==== SUPPLIED DATA

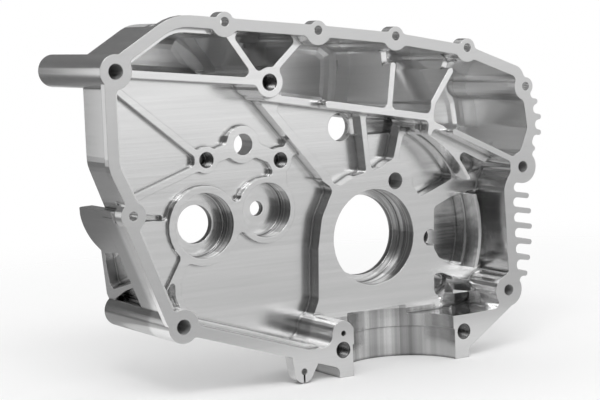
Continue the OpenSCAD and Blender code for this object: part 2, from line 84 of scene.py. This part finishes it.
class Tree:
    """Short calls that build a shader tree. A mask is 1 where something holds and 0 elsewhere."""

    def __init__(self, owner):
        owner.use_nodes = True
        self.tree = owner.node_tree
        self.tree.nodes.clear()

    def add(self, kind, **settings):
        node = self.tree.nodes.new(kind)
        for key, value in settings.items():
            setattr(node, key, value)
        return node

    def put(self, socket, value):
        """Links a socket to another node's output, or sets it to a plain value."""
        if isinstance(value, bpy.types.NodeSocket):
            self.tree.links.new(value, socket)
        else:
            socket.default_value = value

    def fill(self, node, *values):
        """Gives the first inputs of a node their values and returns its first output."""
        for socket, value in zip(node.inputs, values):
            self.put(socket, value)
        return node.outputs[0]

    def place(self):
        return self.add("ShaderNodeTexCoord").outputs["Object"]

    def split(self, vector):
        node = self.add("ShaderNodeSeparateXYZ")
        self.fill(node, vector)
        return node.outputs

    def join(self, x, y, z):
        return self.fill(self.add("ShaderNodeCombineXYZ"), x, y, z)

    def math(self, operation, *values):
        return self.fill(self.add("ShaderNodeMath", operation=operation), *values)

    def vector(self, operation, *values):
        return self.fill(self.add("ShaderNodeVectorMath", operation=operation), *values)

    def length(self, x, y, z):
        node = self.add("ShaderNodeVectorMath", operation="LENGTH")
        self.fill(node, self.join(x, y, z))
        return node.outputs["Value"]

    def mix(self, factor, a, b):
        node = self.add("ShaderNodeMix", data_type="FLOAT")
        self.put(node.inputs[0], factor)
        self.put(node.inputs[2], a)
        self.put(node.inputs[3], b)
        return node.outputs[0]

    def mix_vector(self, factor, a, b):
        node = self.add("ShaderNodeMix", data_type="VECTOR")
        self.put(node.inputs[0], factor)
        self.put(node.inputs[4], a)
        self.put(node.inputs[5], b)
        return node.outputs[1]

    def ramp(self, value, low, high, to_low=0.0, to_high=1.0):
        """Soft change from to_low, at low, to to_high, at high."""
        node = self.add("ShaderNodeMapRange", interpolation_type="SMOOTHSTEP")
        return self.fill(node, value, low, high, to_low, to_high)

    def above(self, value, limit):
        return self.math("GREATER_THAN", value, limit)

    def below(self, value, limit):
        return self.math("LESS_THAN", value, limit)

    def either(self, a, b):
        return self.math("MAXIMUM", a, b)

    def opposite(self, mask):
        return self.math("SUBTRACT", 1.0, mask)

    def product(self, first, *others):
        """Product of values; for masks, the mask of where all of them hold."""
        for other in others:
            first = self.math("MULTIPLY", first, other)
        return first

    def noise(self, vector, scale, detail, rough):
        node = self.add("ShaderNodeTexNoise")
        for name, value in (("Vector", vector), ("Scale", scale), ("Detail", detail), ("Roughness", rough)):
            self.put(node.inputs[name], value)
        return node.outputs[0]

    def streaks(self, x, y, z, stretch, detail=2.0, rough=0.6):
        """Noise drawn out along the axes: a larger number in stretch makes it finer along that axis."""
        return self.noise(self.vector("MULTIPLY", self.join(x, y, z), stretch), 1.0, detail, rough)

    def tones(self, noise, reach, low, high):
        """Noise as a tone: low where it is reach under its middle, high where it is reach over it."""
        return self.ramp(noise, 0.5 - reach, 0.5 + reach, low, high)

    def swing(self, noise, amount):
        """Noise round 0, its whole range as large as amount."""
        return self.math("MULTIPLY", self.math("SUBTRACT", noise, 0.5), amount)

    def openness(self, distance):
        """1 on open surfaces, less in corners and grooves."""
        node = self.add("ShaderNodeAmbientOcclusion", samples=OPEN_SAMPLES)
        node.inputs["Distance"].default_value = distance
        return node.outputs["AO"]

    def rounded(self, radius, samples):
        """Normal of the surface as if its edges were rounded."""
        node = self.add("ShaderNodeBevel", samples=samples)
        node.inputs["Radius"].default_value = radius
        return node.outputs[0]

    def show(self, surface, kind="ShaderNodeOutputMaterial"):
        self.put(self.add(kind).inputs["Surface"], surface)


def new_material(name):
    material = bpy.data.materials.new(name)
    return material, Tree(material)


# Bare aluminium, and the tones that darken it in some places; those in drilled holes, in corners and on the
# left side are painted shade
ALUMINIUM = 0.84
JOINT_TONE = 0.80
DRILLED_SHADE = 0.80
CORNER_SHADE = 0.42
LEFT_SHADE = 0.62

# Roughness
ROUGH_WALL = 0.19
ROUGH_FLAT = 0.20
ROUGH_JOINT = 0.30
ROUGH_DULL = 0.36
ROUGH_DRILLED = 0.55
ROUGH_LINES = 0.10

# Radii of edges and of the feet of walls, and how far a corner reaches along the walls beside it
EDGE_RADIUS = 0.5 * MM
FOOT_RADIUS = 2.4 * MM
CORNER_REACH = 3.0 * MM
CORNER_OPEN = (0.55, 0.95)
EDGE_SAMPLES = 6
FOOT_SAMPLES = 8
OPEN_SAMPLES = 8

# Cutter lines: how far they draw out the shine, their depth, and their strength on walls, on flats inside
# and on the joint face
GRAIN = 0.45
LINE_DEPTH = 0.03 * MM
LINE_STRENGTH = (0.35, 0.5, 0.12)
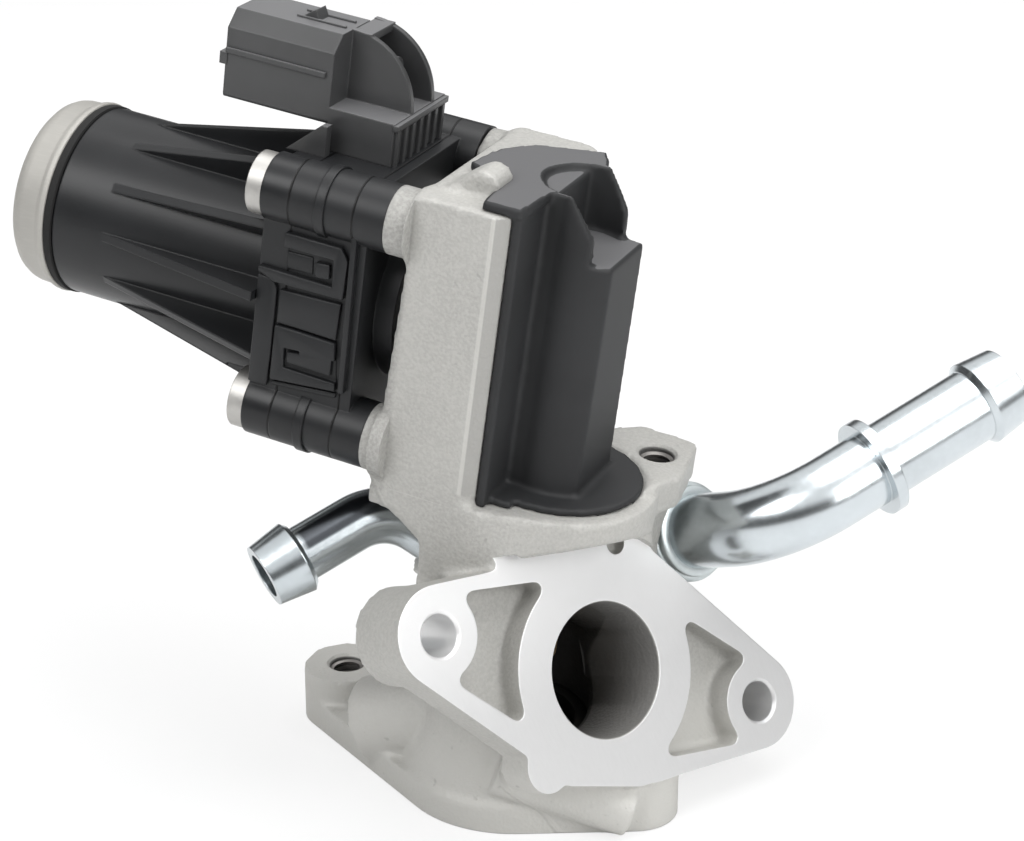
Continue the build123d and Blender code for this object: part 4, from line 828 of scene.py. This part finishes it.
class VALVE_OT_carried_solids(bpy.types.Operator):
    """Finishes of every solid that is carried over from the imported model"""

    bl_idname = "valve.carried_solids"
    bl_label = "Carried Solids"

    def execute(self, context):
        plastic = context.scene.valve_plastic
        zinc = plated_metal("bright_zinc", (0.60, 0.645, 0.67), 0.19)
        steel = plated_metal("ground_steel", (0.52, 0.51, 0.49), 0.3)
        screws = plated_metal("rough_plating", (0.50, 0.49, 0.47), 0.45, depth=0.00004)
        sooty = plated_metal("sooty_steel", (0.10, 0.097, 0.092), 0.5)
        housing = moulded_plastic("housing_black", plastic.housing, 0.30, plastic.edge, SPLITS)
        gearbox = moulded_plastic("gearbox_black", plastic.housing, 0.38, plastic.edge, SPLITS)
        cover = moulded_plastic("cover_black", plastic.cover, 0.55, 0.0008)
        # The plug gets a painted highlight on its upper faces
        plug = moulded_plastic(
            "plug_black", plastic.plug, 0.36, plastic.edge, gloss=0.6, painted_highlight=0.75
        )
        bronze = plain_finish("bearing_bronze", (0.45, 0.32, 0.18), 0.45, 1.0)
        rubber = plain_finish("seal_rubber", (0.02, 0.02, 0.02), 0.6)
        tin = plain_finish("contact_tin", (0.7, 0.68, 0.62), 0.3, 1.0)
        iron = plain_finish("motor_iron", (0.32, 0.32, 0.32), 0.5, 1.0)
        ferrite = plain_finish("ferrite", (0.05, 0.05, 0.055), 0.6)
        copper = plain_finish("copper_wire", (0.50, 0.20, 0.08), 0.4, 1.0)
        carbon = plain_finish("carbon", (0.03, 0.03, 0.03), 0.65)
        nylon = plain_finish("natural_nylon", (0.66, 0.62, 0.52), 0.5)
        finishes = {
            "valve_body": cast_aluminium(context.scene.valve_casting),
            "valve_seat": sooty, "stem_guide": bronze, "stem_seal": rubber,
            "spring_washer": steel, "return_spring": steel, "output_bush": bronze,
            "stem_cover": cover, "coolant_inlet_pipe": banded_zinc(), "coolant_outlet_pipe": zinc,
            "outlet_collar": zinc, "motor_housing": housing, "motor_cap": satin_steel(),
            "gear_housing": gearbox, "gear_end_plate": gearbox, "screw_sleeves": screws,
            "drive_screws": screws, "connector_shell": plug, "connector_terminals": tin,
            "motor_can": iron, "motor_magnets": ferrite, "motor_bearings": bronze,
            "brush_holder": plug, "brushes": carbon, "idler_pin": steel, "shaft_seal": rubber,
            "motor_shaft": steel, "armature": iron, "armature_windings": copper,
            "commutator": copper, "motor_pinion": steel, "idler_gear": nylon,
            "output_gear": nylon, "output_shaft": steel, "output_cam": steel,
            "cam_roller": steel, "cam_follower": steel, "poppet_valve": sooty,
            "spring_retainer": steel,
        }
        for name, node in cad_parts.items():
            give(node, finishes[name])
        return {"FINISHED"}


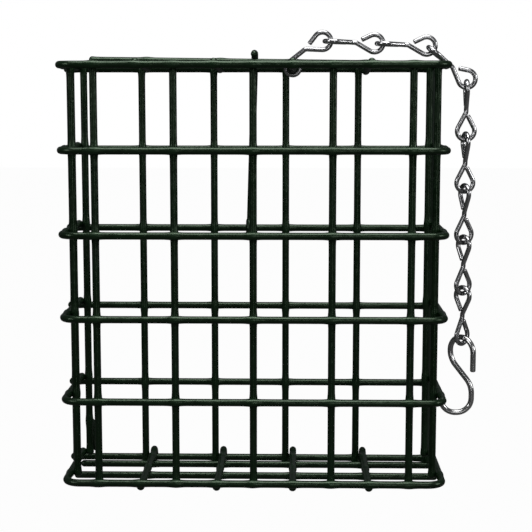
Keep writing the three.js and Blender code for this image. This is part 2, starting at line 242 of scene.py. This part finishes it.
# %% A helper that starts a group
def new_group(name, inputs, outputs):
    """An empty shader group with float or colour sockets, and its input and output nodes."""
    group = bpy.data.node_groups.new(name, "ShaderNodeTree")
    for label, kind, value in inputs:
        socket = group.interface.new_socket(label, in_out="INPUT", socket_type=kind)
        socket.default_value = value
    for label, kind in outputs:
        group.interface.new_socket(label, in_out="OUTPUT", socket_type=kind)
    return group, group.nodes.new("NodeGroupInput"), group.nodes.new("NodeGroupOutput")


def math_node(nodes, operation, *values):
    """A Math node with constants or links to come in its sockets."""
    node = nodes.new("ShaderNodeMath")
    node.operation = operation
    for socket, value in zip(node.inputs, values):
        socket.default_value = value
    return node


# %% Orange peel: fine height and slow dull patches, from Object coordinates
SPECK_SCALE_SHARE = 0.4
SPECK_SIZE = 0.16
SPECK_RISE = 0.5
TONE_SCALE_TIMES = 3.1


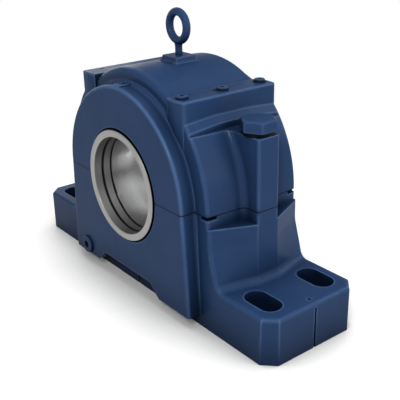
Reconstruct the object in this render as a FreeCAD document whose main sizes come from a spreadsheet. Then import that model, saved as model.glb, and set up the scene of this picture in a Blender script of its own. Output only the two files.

========

### GIVEN INSTRUCTION
Only the lines from the top of the data through the line that contains "calls that build" should be quoted, exactly as they stand.

### ANSWER FOR THE TASK
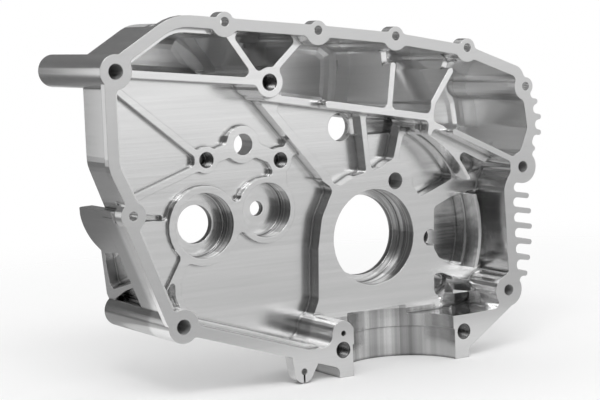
Continue the OpenSCAD and Blender code for this object: part 2, from line 84 of scene.py. This part finishes it.
class Tree:
    """Short calls that build a shader tree. A mask is 1 where something holds and 0 elsewhere."""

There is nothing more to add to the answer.